Corvus and Crater sprung from my fear that with the weight of responsibilities of my beloved work at Storyknife Writers Retreat and the Kachemak Bay Writers’ Conference I would just never write again. That I would become a full-time arts administrator, zero-time poet. A past poet. So, on my birthday in 2019, I set myself an assignment: write a poem each day with fifty-four syllables – six lines of nine syllables apiece. There was no end destination – it was just a way to keep myself going.

The limits of the form really pressurized my writing, and the poems became a conversation with myself and with the books I was reading and the ideas that I was surrounding myself with. And because they were all written within a one year period – they held together as a manuscript. Here’s the description I wrote for the book: the enigmatic poems of Corvus and Crater explore a single winter though the eyes of Crow. The wheeling constellations, seasonal rituals, and Alaska’s charismatic landscape feature in a struggle to claim home and bodily agency, to control the myths and stories that form us. Composed of fifty-four sestets of fifty-four syllables apiece, Corvus and Crater resides in the tension between gleam and darkness, introspection and outward conflict, the self and the world.  

And now, it’s real. I’ll be sharing some of the generous blurbs from poets whom I so admire, and some other interesting tidbits about how the manuscript came to be (and how it speaks in conversation with Ted Hughes Crow), but today, I’m just so excited that Corvus and Crater has a cover. 

Let me take this moment to thank Siobhan Hutson and Jessie Lendennie at Salmon Poetry in Ennistymon, Ireland, who have been taking such good care of this manuscript.  

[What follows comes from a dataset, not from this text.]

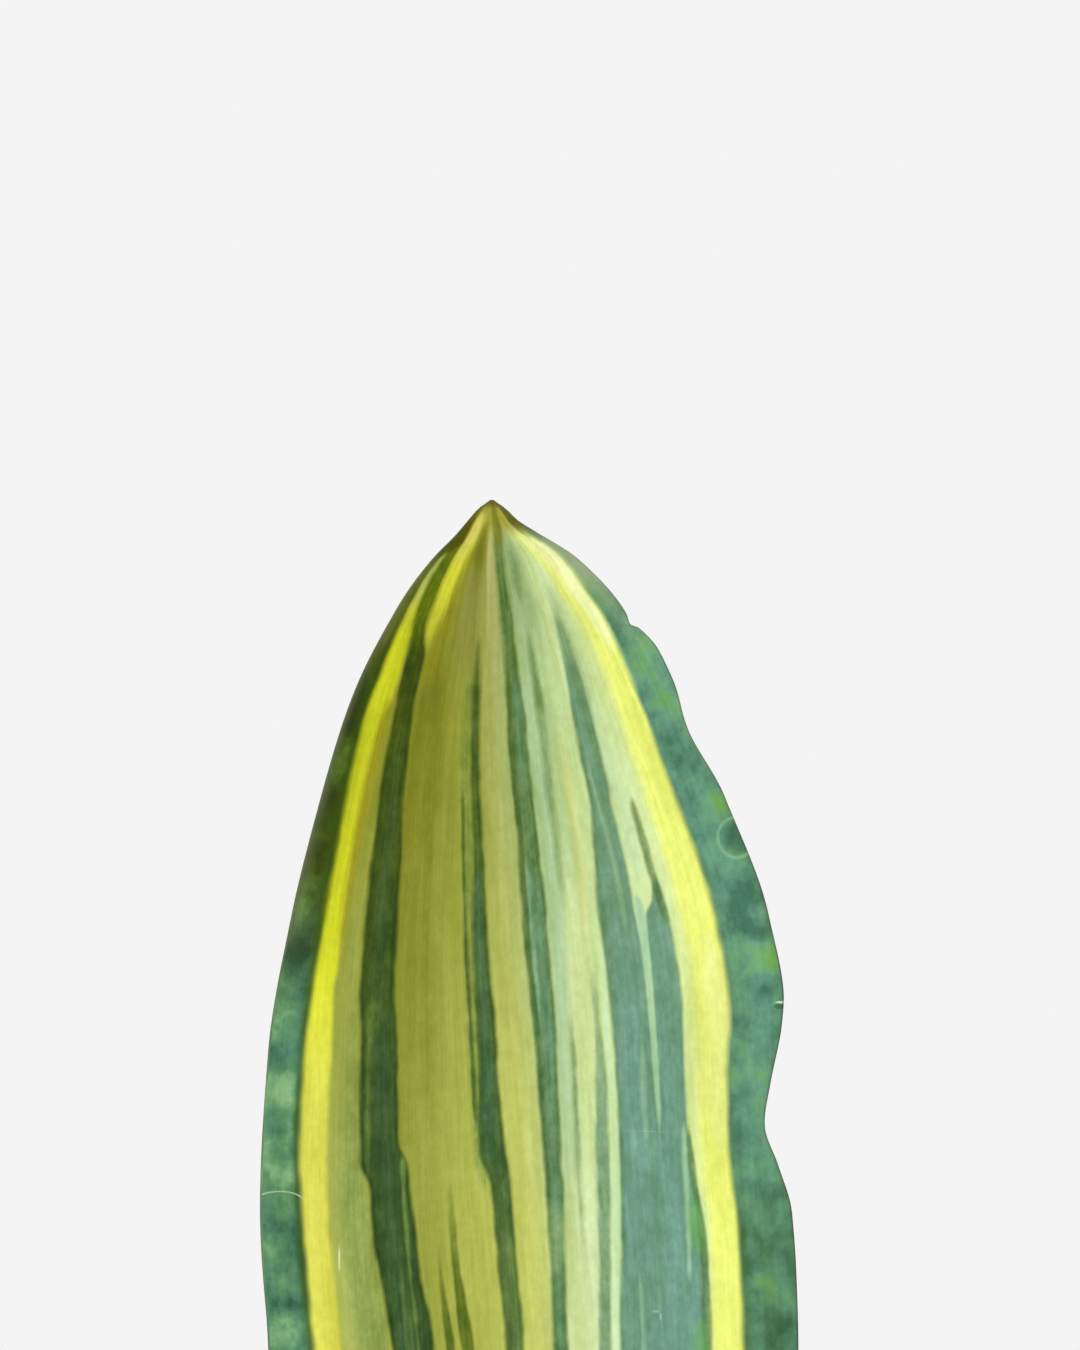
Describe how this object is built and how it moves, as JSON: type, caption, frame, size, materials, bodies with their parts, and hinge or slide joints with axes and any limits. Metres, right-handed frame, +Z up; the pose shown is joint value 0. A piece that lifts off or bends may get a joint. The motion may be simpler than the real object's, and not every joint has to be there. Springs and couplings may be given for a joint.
{
  "type": "potted snake plant",
  "caption": "Potted snake plant: a very broad, upright, paddle-shaped striped leaf with a hollow face and a scalloped margin, standing in potting soil in a plain clay pot.",
  "frame": {"origin": "middle of the pot's foot, on the surface that the pot stands on", "axes": "+Z up along the pot's axis; the leaf's hollow face looks along -Y, and +X is to its right when that face is seen"},
  "size_m": [0.1792, 0.1792, 0.634],
  "materials": {
    "leaf": "waxy living leaf, green stripes on yellow-green, satin",
    "terracotta": "unglazed fired clay, matte",
    "potting_soil": "moist crumbly potting soil, matte"
  },
  "bodies": {
    "root": {"leaf": "leaf", "pot": "terracotta", "soil": "potting_soil"}
  },
  "joints": []
}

I hope you love the cover as much as I do – and that you’ll find a resting place with the poems inside it.   I’ll let you know how to order it in upcoming messages. Thank you all for your support and for letting me be a poet.

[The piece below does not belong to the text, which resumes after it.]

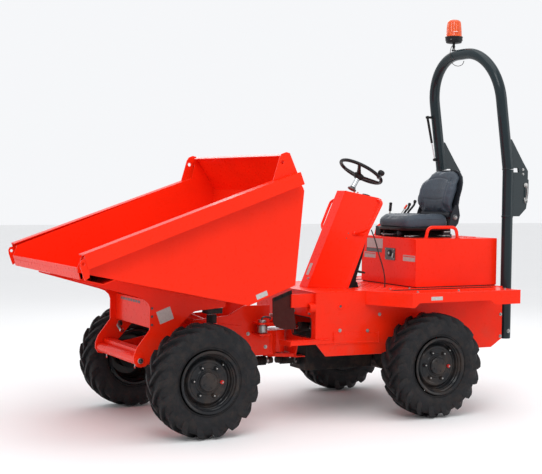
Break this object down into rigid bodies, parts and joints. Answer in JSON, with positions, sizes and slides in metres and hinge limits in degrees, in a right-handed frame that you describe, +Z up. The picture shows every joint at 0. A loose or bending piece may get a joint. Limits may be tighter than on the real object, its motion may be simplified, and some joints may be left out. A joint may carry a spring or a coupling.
{
  "type": "site dumper",
  "caption": "Compact articulated site dumper with a front-tipping open skip, open operator's seat and folding roll-over hoop.",
  "frame": {"origin": "middle of the bounding box in plan, on the ground under the tyres", "axes": "+X forward towards the skip's pouring lip, +Y the operator's left, +Z up"},
  "size_m": [3.735, 1.588, 2.9934],
  "materials": {
    "red_paint": "gloss",
    "black_paint": "satin",
    "slate_paint": "semi-gloss",
    "tyre_rubber": "matte",
    "rubber": "matte",
    "steel": "satin",
    "seat_vinyl": "matte",
    "black_plastic": "matte",
    "amber_lens": "gloss",
    "engine_paint": "satin"
  },
  "bodies": {
    "rear_body": {"rear_chassis": "red_paint", "fender_left": "red_paint", "fender_right": "red_paint", "centre_pin": "steel", "rear_axle": "black_paint", "engine_block": "engine_paint", "gearbox": "engine_paint", "rear_shaft": "steel", "console": "red_paint", "steering_column": "steel", "grab_handle_left": "red_paint", "grab_handle_right": "red_paint", "pedal": "black_plastic", "rops_leg_left": "slate_paint", "rops_leg_right": "slate_paint", "splash_flap": "rubber", "step": "red_paint"},
    "front_body": {"front_frame": "red_paint", "front_axle": "black_paint", "front_shaft": "steel"},
    "wheel_front_left": {"tyre_front_left": "tyre_rubber", "rim_front_left": "black_paint"},
    "wheel_front_right": {"tyre_front_right": "tyre_rubber", "rim_front_right": "black_paint"},
    "wheel_rear_left": {"tyre_rear_left": "tyre_rubber", "rim_rear_left": "black_paint"},
    "wheel_rear_right": {"tyre_rear_right": "tyre_rubber", "rim_rear_right": "black_paint"},
    "skip": {"skip_tub": "red_paint", "skip_underframe": "red_paint", "skip_buffer_left": "rubber", "skip_buffer_right": "rubber"},
    "tip_barrel": {"tip_ram_barrel": "red_paint"},
    "tip_rod": {"tip_ram_rod": "steel"},
    "steer_barrel": {"steer_ram_barrel": "black_paint"},
    "steer_rod": {"steer_ram_rod": "steel"},
    "cover": {"engine_cover": "red_paint", "seat_base": "black_paint", "seat_cushion": "seat_vinyl", "seat_back": "seat_vinyl", "cover_rail_left": "red_paint", "cover_rail_right": "red_paint", "lever_stand": "black_plastic"},
    "hoop": {"rops_hoop": "slate_paint", "beacon_base": "black_plastic", "beacon_lens": "amber_lens"},
    "steering": {"steering_wheel": "black_plastic"}
  },
  "joints": [
    {"name": "centre_steer", "type": "hinge", "parent": "rear_body", "child": "front_body", "pos_m": [0.0975, 0, 0.55], "axis": [0, 0, 1], "range_deg": [-33, 33]},
    {"name": "wheel_front_left_spin", "type": "hinge", "parent": "front_body", "child": "wheel_front_left", "pos_m": [0.9755, 0.653, 0.376], "axis": [0, 1, 0], "continuous": true},
    {"name": "wheel_front_right_spin", "type": "hinge", "parent": "front_body", "child": "wheel_front_right", "pos_m": [0.9755, -0.653, 0.376], "axis": [0, 1, 0], "continuous": true},
    {"name": "wheel_rear_left_spin", "type": "hinge", "parent": "rear_body", "child": "wheel_rear_left", "pos_m": [-0.8325, 0.653, 0.376], "axis": [0, 1, 0], "continuous": true},
    {"name": "wheel_rear_right_spin", "type": "hinge", "parent": "rear_body", "child": "wheel_rear_right", "pos_m": [-0.8325, -0.653, 0.376], "axis": [0, 1, 0], "continuous": true},
    {"name": "skip_tip", "type": "hinge", "parent": "front_body", "child": "skip", "pos_m": [1.3125, 0, 0.487], "axis": [0, 1, 0], "range_deg": [0, 75]},
    {"name": "tip_barrel_swing", "type": "hinge", "parent": "front_body", "child": "tip_barrel", "pos_m": [0.3875, 0, 0.545], "axis": [0, 1, 0], "range_deg": [-1, 8]},
    {"name": "tip_rod_slide", "type": "slide", "parent": "tip_barrel", "child": "tip_rod", "axis": [0.9308, 0, 0.3657], "range_m": [-0.005, 0.495]},
    {"name": "steer_barrel_swing", "type": "hinge", "parent": "rear_body", "child": "steer_barrel", "pos_m": [-0.3225, 0.24, 0.64], "axis": [0, 0, 1], "range_deg": [-13, 13]},
    {"name": "steer_rod_slide", "type": "slide", "parent": "steer_barrel", "child": "steer_rod", "axis": [1, 0, 0], "range_m": [-0.145, 0.145]},
    {"name": "cover_tilt", "type": "hinge", "parent": "rear_body", "child": "cover", "pos_m": [-1.6305, 0, 0.905], "axis": [0, -1, 0], "range_deg": [0, 50]},
    {"name": "rops_fold", "type": "hinge", "parent": "rear_body", "child": "hoop", "pos_m": [-1.8325, 0, 1.68], "axis": [0, -1, 0], "range_deg": [0, 110]},
    {"name": "steering_wheel_turn", "type": "hinge", "parent": "rear_body", "child": "steering", "pos_m": [-0.6215, 0, 1.767], "axis": [-0.506, 0, 0.8625], "continuous": true}
  ],
  "couplings": [
    {"joint": "tip_barrel_swing", "follows": "skip_tip", "ratio": 0.0891},
    {"joint": "tip_rod_slide", "follows": "skip_tip", "m_per_rad": 0.3737},
    {"joint": "steer_barrel_swing", "follows": "centre_steer", "ratio": 0.3524},
    {"joint": "steer_rod_slide", "follows": "centre_steer", "m_per_rad": -0.2375}
  ]
}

And thank you, Sally Banfill, for use of your amazing original artwork.

4 Responses

  1. Claudia Mauro

    Let me know how to pre-order as soon as you know.

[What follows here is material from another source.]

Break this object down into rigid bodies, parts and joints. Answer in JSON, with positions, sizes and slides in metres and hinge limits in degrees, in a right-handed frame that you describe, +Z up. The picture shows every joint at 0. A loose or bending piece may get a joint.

    So looking forward to being with these poems. As an accidental ‘full-time arts administrator’ I appreciate you posting about how this book came to be. So much.

  2. Karen Tschannen

    The cover is brilliant!!! (I suspect the work is tooooo.) awaiting ordering info.

  3. georgia snow

    I applaud and understand your project of the 54 challenge…I did a similar thing by realizing haiku would be a forced brevity for my injured brain. It helped me keep at writing, however differently it was going to be. (a collection of 59 about life with TBI)
    I also enjoy you being a fellow Alaskan, though it has been many years now since I’ve been stateside, I will always consider Sitka my hometown.
    Keep at your art and thank you for encouraging others in your work and theirs.